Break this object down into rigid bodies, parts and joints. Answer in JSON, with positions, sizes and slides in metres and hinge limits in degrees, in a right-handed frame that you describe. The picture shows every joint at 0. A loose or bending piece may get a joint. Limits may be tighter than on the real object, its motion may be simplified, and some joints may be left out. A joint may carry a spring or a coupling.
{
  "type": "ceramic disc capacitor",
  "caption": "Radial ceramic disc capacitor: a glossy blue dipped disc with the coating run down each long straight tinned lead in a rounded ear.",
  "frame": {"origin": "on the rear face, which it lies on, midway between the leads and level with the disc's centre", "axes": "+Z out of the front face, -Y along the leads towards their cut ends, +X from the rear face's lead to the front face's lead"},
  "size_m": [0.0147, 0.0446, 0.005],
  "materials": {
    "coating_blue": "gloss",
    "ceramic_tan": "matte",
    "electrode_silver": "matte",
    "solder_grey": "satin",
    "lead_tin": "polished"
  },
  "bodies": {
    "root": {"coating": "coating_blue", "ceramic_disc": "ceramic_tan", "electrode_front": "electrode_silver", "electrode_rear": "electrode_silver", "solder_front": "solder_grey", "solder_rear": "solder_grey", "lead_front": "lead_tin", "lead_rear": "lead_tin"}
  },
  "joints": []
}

* * *

* _STATED TASK_
Copy all of the material word for word.

* _ANSWER TO THE TASK_
Break this object down into rigid bodies, parts and joints. Answer in JSON, with positions, sizes and slides in metres and hinge limits in degrees, in a right-handed frame that you describe. The picture shows every joint at 0. A loose or bending piece may get a joint. Limits may be tighter than on the real object, its motion may be simplified, and some joints may be left out. A joint may carry a spring or a coupling.
{
  "type": "ceramic disc capacitor",
  "caption": "Radial ceramic disc capacitor: a glossy blue dipped disc with the coating run down each long straight tinned lead in a rounded ear.",
  "frame": {"origin": "on the rear face, which it lies on, midway between the leads and level with the disc's centre", "axes": "+Z out of the front face, -Y along the leads towards their cut ends, +X from the rear face's lead to the front face's lead"},
  "size_m": [0.0147, 0.0446, 0.005],
  "materials": {
    "coating_blue": "gloss",
    "ceramic_tan": "matte",
    "electrode_silver": "matte",
    "solder_grey": "satin",
    "lead_tin": "polished"
  },
  "bodies": {
    "root": {"coating": "coating_blue", "ceramic_disc": "ceramic_tan", "electrode_front": "electrode_silver", "electrode_rear": "electrode_silver", "solder_front": "solder_grey", "solder_rear": "solder_grey", "lead_front": "lead_tin", "lead_rear": "lead_tin"}
  },
  "joints": []
}